EXCERTO DO MEU PRÓXIMO LIVRO A SAIR BREVEMENTE E PUBLICADO PELA LEYA/TEXTO EDITORES
PRIMEIRO ANDAMENTO
A AURORA
Allegro
O
fascínio pelo mar, essa vastidão sem fim ora verde ora azul, às vezes negro, aprisiona-me,
irreverente, no afago das lendas eternas que lhe são particulares e locais
umas, mundanas outras.
Arrasta-me
no sulcar de suas águas, como casca de noz a bolinar ao sabor dos ventos
mansos.
Compele-me
a um longo caminhar sobre ele até ao infindo, não como timidamente fez o Sábio
num lago.
Impele-me
pelo verde azul que o tinge, resguarda-me na negrura profunda e tenebrosa dos
abismos que oculta.
O
mar é o bem-querer do luar ondulante e perene do astro fêmea que jamais o
repudia.
E
quanto mais me sinto ligado a ele, mais surpreendente acho esse fascínio. Será
porque o meu umbigo foi enterrado, em cerimónia assombrosa, tão longe dessa
imensidão? Por pertencer a terras distantes, de florestas verdejantes onde
nunca se ouviu o seu canto, o seu murmurar manso ou o seu rugir furioso e não
se conhece suas entranhas prenhe de vida e mistério?
Porém
descubro não ser surpreendente, o
termo certo para expressar esse fascínio. Não existirá uma outra palavra que revele
ou destape esse sentimento, essa incerteza? Não creio que seja uma dúvida
filosófica, não sinto uma necessidade premente de encontrar uma explicação
racional, não é uma dúvida existencial. Talvez porque não encontre resposta
única, vêm-me à mente dezenas de outras palavras que teriam o mesmo fim e,
deste modo, resta-me o conselho de Pitágoras: em estado de dúvida, suspende o juízo.
Não
o suspendi, antes pelo contrário, vasculhei minha mente por outra e, ao fim de
uns dias, acabei por encontrar a palavra que desejava, de uma maneira singular
e até caricata.
Uma
noite meio chuvosa, até certo ponto encantadora, fui levado por dois jovens
poetas para um espaço cultural no Cazenga.
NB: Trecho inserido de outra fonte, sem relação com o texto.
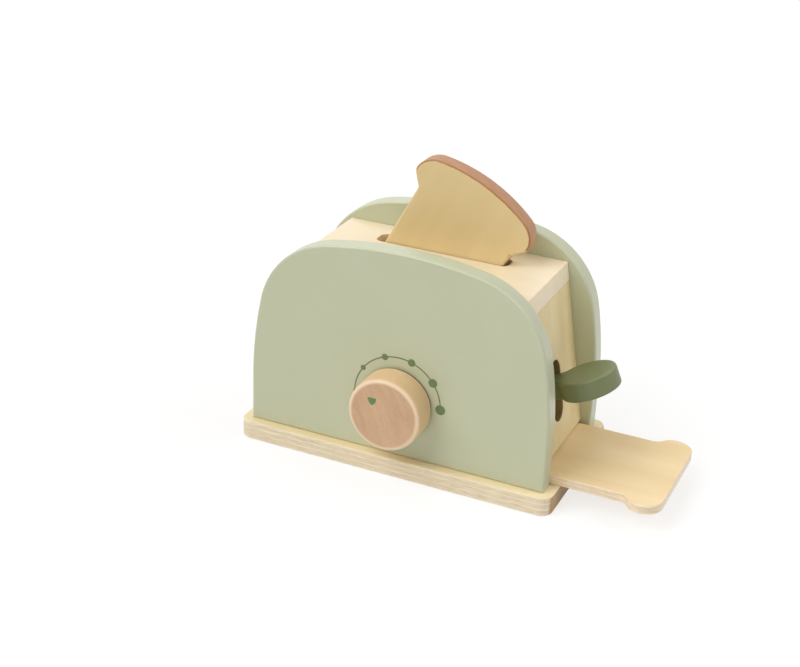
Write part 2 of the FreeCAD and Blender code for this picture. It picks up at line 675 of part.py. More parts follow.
def slice_place():
    """Where the notch line's middle is, with the slice leaning across its slot.

    Its right edge leans on the slot's rim. It has slid down until its lower left corner stands
    on the slot's end or its right lobe or notch lies on the top board, whichever comes first.
    """
    tilt = math.radians(SLICE_TILT)
    reach = slot_reach(SLICE_THICK / 2)
    middle = reach - SLICE_RIM_GAP - SLICE_HALF / math.cos(tilt)
    corner = (SLICE_HALF - SLICE_CORNER_R) * math.cos(tilt) + SLICE_CORNER_R
    sunk = (middle + reach - SLICE_FOOT_GAP - corner) / math.sin(tilt)
    on_corner = SLICE_HEIGHT - SLICE_DOME - SLICE_CORNER_R - sunk
    lobe = lobe_place()
    lobe_drop = lobe.x * math.sin(tilt) - lobe.y * math.cos(tilt) + SLICE_LOBE_R
    notch_drop = SLICE_HALF * math.sin(tilt)
    on_lobe = (max(lobe_drop, notch_drop) + SLICE_LOBE_GAP) / math.cos(tilt)
    standout = max(on_corner, on_lobe)
    return V(middle + standout * math.sin(tilt), SLOT_Y, TOP_Z + standout * math.cos(tilt))


def bread_slice():
    bread = upright(eased(slab(slice_edges(), SLICE_THICK), SLICE_THICK, SLICE_ROUND))
    bread.translate(V(0, -SLICE_THICK / 2, 0))
    bread.rotate(V(0, 0, 0), V(0, 1, 0), SLICE_TILT)
    bread.translate(slice_place())
    return bread


# ---------------------------------------------------------------- assembly
def parts():
    return {
        "base_board": base_board(),
        "front_panel": front_panel(),
        "back_panel": back_panel(),
        "top_board": top_board(),
        "left_side_board": left_side_board(),
        "right_side_board": right_side_board(),
        "front_top_dowels": group(joint_dowels(top_dowel_places(), -1)),
        "back_top_dowels": group(joint_dowels(top_dowel_places(), 1)),
        "left_side_dowels": group(end_dowels(-1, BASE_TOP)),
        "right_side_dowels": group(end_dowels(1, RIGHT_BOTTOM_Z)),
        "front_base_screws": group(base_screws(-1)),
        "back_base_screws": group(base_screws(1)),
        "lever_pivot_dowel": pivot_rod(),
        "lever_stop_dowel": stop_rod(),
        "bread_rest_dowel": rest_rod(),
        "lever": lever(),
        "crumb_tray": crumb_tray(),
        "knob": knob(),
        "knob_spacer": knob_spacer(),
        "knob_washer": knob_washer(),
        "knob_screw": knob_screw(),
        "bread_slice": bread_slice(),
    }


def main():
    os.makedirs("parts", exist_ok=True)
    for name, shape in parts().items():
        shape.exportStep(os.path.join("parts", name + ".step"))
        box = shape.BoundBox
        print("%-18s solids %d valid %s" % (name, len(shape.Solids), shape.isValid()), end="")
        print("  x %.2f %.2f  y %.2f %.2f" % (box.XMin, box.XMax, box.YMin, box.YMax), end="")
        print("  z %.2f %.2f" % (box.ZMin, box.ZMax))


main()
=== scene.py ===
"""Looks of a wooden toy toaster: painted panels, lacquered boards, plywood edges and printed marks.

Blender works in metres. Sizes below are millimetres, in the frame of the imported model: +Z up,
the front panel with the knob towards -Y, the lever and the crumb tray towards +X.
"""
import math

import bmesh
import bpy
from mathutils import Matrix, Vector


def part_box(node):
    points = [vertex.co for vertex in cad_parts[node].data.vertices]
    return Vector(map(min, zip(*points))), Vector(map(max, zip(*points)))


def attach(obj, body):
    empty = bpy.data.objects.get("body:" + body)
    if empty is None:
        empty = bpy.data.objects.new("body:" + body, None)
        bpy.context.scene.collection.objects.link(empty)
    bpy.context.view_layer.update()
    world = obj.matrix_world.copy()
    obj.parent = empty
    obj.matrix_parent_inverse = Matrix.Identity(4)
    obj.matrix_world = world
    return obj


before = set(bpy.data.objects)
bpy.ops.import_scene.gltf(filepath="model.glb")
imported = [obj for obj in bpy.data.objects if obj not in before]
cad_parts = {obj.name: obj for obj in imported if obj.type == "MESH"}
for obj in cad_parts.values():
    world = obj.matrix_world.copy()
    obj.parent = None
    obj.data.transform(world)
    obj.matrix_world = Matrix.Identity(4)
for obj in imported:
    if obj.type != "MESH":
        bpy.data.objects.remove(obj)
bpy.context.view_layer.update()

MM = 0.001
X, Y, Z = range(3)         # axes, where a function asks for one

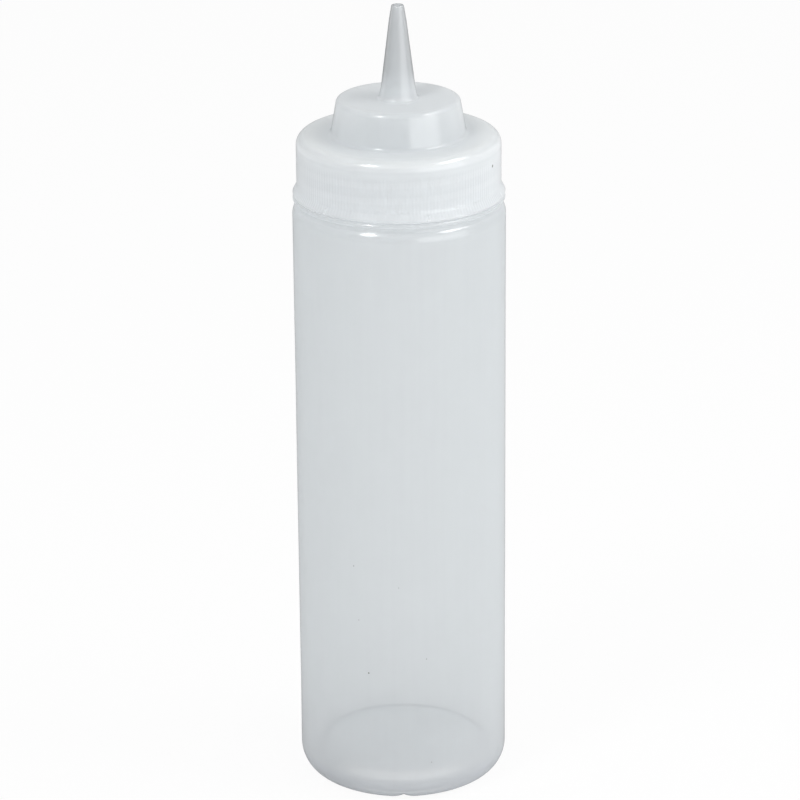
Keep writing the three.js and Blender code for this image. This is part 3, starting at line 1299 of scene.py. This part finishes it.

Dessa noite, entre muitas sensações
e pasmo, evoco a corrida desgarrada das sombras elásticas das ventoinhas no
tecto pelas paredes pardacentas do recinto.
Recordo, ainda, apalpar
a música com olhos de viandante atento e por qualquer razão, sentir-me a pisar o mato
dos cafezais que de criança me cingiram no perfume indelével do seu florir, pegadas
deixadas a que me agarro no meio da dissonância do local, talvez por não me
sentir à vontade.
Num
palco improvisado, vários bardos espalham, por turnos, em voz de elevada
ressonância, poética de sua lavra. Numa mesa cerca, os filósofos da praça em cavaqueira
acalorada sobre o sentido da vida e mais afastada, junto ao bar, ponto estratégico
para sua voz roufenha, uma cantora de jazz duvidoso.
Imprevistamente,
nas asas de um morcego que se dependurada de uma das vigas, surge-me a palavra substituta
de surpreendente, que a esmo procurava. Devia ser um habitué da casa, pois notei
meio surpreso que ninguém reparava. Voou à volta várias vezes em bailado
sinuoso e foi pendurar-se no mesmo sítio, talvez à espera que a plateia o
aplaudisse, agradecida.
Esquisito,
é a palavra que me foi desenhada no espaço pelo bailado alado do orelhudo, como
se tivesse propositadamente sido escrita para mim e muito mais sentido achei ela
ter, quando por acaso meus olhos pousaram, em espanto, na frase escarrapachada em
letras garatujadas na parede atrás do bar.
EM ESTADO DE DÚVIDA,
SUSPENDE O JUÍZO.
Man Verdades, o Sócrates
do Cazenga.
Sem
qualquer réstia de incerteza, agarrei-me freneticamente a esquisito, por saber que a frase não pertencia a esse filósofo mas
sim a Pitágoras e também por que ciente da fragilidade das palavras, da sua
capacidade intrínseca de gerar conflictos, de significarem o que cada um deseja
ou não. Esquisito, para o médico nada tem a ver com o esquisito ao meu reclamar, no alfaiate,
de uma manga ligeiramente mais curta do que a outra no fato que me confeccionou.